Print the data exactly, leaving nothing out.

─── Source data

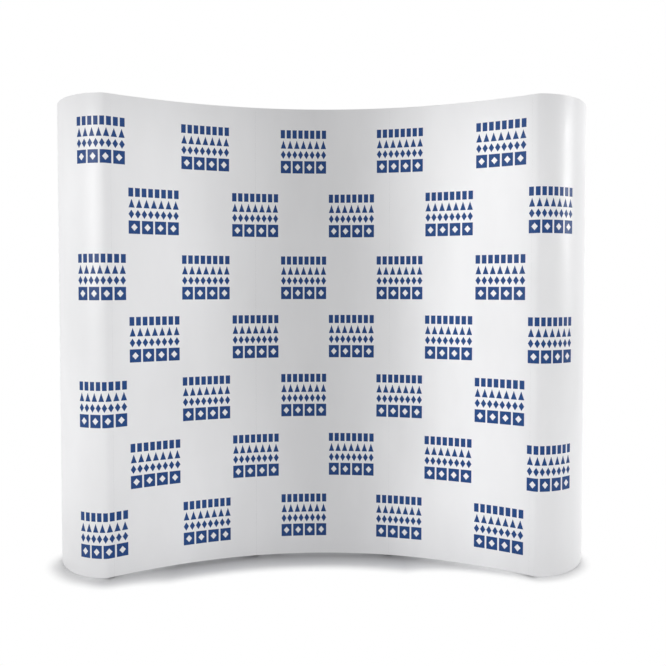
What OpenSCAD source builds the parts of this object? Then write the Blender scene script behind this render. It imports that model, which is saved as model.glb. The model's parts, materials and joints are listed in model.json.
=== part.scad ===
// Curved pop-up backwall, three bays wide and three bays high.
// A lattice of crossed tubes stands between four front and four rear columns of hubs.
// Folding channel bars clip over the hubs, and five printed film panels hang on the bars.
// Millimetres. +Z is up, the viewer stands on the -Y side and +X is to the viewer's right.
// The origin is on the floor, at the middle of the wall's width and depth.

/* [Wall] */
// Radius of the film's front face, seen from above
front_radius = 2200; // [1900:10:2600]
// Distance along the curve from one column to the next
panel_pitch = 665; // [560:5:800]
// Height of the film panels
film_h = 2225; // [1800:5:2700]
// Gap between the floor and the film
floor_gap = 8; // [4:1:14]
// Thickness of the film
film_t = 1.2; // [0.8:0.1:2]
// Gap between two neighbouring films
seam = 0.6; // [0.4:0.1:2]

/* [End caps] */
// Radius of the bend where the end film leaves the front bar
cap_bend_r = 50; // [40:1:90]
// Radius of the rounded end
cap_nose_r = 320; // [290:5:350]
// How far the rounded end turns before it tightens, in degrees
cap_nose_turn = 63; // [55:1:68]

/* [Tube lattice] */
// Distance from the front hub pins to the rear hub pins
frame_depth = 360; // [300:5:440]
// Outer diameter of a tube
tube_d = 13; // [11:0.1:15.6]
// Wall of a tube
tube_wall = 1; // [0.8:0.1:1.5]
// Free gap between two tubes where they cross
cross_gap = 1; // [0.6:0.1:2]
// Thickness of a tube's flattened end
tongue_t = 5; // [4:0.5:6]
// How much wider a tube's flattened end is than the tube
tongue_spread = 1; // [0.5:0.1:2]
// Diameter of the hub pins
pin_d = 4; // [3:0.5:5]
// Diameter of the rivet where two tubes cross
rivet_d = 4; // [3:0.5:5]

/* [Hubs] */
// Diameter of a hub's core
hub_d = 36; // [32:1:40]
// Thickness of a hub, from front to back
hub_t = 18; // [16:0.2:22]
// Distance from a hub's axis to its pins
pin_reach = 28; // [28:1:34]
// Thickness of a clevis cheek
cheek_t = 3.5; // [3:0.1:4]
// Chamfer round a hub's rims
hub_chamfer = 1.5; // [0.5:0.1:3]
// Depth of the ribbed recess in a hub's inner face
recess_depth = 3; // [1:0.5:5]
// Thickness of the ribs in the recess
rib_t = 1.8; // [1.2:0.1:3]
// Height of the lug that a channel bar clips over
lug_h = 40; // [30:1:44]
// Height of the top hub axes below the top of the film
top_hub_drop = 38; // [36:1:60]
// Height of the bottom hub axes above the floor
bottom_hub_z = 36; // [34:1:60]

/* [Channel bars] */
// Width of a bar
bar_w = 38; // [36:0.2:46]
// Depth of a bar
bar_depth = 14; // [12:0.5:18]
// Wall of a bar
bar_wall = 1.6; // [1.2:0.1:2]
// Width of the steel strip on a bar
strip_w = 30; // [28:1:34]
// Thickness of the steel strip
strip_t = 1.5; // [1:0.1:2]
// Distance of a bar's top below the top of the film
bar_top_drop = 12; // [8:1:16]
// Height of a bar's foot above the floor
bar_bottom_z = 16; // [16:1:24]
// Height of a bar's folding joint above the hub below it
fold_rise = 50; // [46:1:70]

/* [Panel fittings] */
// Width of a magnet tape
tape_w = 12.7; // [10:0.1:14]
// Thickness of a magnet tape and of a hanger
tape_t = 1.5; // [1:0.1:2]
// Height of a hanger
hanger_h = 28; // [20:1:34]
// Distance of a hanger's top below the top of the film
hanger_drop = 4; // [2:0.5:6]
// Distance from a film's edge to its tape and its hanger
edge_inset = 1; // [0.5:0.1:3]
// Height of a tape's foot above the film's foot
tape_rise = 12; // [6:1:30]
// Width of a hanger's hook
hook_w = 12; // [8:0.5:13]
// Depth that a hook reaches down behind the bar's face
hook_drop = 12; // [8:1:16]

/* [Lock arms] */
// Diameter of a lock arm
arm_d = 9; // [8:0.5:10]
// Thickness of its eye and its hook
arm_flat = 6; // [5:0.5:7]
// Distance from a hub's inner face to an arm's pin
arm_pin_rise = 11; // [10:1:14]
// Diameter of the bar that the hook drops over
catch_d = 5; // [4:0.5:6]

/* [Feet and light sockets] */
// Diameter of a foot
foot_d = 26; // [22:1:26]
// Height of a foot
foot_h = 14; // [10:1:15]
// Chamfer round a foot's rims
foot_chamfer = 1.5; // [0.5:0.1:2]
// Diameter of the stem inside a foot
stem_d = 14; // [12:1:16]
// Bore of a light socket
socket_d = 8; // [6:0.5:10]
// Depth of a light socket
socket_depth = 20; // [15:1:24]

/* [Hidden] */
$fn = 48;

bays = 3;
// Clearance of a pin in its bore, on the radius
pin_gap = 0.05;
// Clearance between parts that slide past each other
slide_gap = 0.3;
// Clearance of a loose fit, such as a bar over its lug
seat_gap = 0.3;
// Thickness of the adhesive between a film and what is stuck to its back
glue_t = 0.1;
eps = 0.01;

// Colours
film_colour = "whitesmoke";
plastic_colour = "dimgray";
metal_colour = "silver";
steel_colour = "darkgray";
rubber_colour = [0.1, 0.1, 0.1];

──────

◆ The completed task ◆
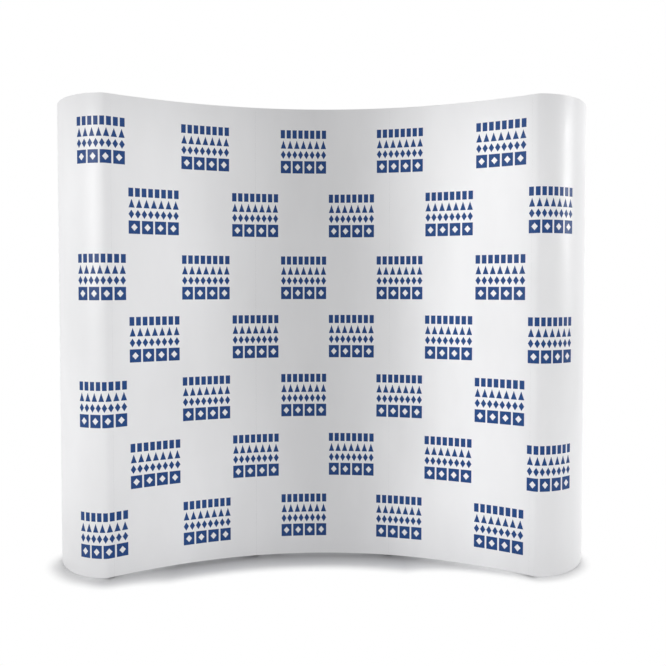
What OpenSCAD source builds the parts of this object? Then write the Blender scene script behind this render. It imports that model, which is saved as model.glb. The model's parts, materials and joints are listed in model.json.
=== part.scad ===
// Curved pop-up backwall, three bays wide and three bays high.
// A lattice of crossed tubes stands between four front and four rear columns of hubs.
// Folding channel bars clip over the hubs, and five printed film panels hang on the bars.
// Millimetres. +Z is up, the viewer stands on the -Y side and +X is to the viewer's right.
// The origin is on the floor, at the middle of the wall's width and depth.

/* [Wall] */
// Radius of the film's front face, seen from above
front_radius = 2200; // [1900:10:2600]
// Distance along the curve from one column to the next
panel_pitch = 665; // [560:5:800]
// Height of the film panels
film_h = 2225; // [1800:5:2700]
// Gap between the floor and the film
floor_gap = 8; // [4:1:14]
// Thickness of the film
film_t = 1.2; // [0.8:0.1:2]
// Gap between two neighbouring films
seam = 0.6; // [0.4:0.1:2]

/* [End caps] */
// Radius of the bend where the end film leaves the front bar
cap_bend_r = 50; // [40:1:90]
// Radius of the rounded end
cap_nose_r = 320; // [290:5:350]
// How far the rounded end turns before it tightens, in degrees
cap_nose_turn = 63; // [55:1:68]

/* [Tube lattice] */
// Distance from the front hub pins to the rear hub pins
frame_depth = 360; // [300:5:440]
// Outer diameter of a tube
tube_d = 13; // [11:0.1:15.6]
// Wall of a tube
tube_wall = 1; // [0.8:0.1:1.5]
// Free gap between two tubes where they cross
cross_gap = 1; // [0.6:0.1:2]
// Thickness of a tube's flattened end
tongue_t = 5; // [4:0.5:6]
// How much wider a tube's flattened end is than the tube
tongue_spread = 1; // [0.5:0.1:2]
// Diameter of the hub pins
pin_d = 4; // [3:0.5:5]
// Diameter of the rivet where two tubes cross
rivet_d = 4; // [3:0.5:5]

/* [Hubs] */
// Diameter of a hub's core
hub_d = 36; // [32:1:40]
// Thickness of a hub, from front to back
hub_t = 18; // [16:0.2:22]
// Distance from a hub's axis to its pins
pin_reach = 28; // [28:1:34]
// Thickness of a clevis cheek
cheek_t = 3.5; // [3:0.1:4]
// Chamfer round a hub's rims
hub_chamfer = 1.5; // [0.5:0.1:3]
// Depth of the ribbed recess in a hub's inner face
recess_depth = 3; // [1:0.5:5]
// Thickness of the ribs in the recess
rib_t = 1.8; // [1.2:0.1:3]
// Height of the lug that a channel bar clips over
lug_h = 40; // [30:1:44]
// Height of the top hub axes below the top of the film
top_hub_drop = 38; // [36:1:60]
// Height of the bottom hub axes above the floor
bottom_hub_z = 36; // [34:1:60]

/* [Channel bars] */
// Width of a bar
bar_w = 38; // [36:0.2:46]
// Depth of a bar
bar_depth = 14; // [12:0.5:18]
// Wall of a bar
bar_wall = 1.6; // [1.2:0.1:2]
// Width of the steel strip on a bar
strip_w = 30; // [28:1:34]
// Thickness of the steel strip
strip_t = 1.5; // [1:0.1:2]
// Distance of a bar's top below the top of the film
bar_top_drop = 12; // [8:1:16]
// Height of a bar's foot above the floor
bar_bottom_z = 16; // [16:1:24]
// Height of a bar's folding joint above the hub below it
fold_rise = 50; // [46:1:70]

/* [Panel fittings] */
// Width of a magnet tape
tape_w = 12.7; // [10:0.1:14]
// Thickness of a magnet tape and of a hanger
tape_t = 1.5; // [1:0.1:2]
// Height of a hanger
hanger_h = 28; // [20:1:34]
// Distance of a hanger's top below the top of the film
hanger_drop = 4; // [2:0.5:6]
// Distance from a film's edge to its tape and its hanger
edge_inset = 1; // [0.5:0.1:3]
// Height of a tape's foot above the film's foot
tape_rise = 12; // [6:1:30]
// Width of a hanger's hook
hook_w = 12; // [8:0.5:13]
// Depth that a hook reaches down behind the bar's face
hook_drop = 12; // [8:1:16]

/* [Lock arms] */
// Diameter of a lock arm
arm_d = 9; // [8:0.5:10]
// Thickness of its eye and its hook
arm_flat = 6; // [5:0.5:7]
// Distance from a hub's inner face to an arm's pin
arm_pin_rise = 11; // [10:1:14]
// Diameter of the bar that the hook drops over
catch_d = 5; // [4:0.5:6]

/* [Feet and light sockets] */
// Diameter of a foot
foot_d = 26; // [22:1:26]
// Height of a foot
foot_h = 14; // [10:1:15]
// Chamfer round a foot's rims
foot_chamfer = 1.5; // [0.5:0.1:2]
// Diameter of the stem inside a foot
stem_d = 14; // [12:1:16]
// Bore of a light socket
socket_d = 8; // [6:0.5:10]
// Depth of a light socket
socket_depth = 20; // [15:1:24]

/* [Hidden] */
$fn = 48;

bays = 3;
// Clearance of a pin in its bore, on the radius
pin_gap = 0.05;
// Clearance between parts that slide past each other
slide_gap = 0.3;
// Clearance of a loose fit, such as a bar over its lug
seat_gap = 0.3;
// Thickness of the adhesive between a film and what is stuck to its back
glue_t = 0.1;
eps = 0.01;

// Colours
film_colour = "whitesmoke";
plastic_colour = "dimgray";
metal_colour = "silver";
steel_colour = "darkgray";
rubber_colour = [0.1, 0.1, 0.1];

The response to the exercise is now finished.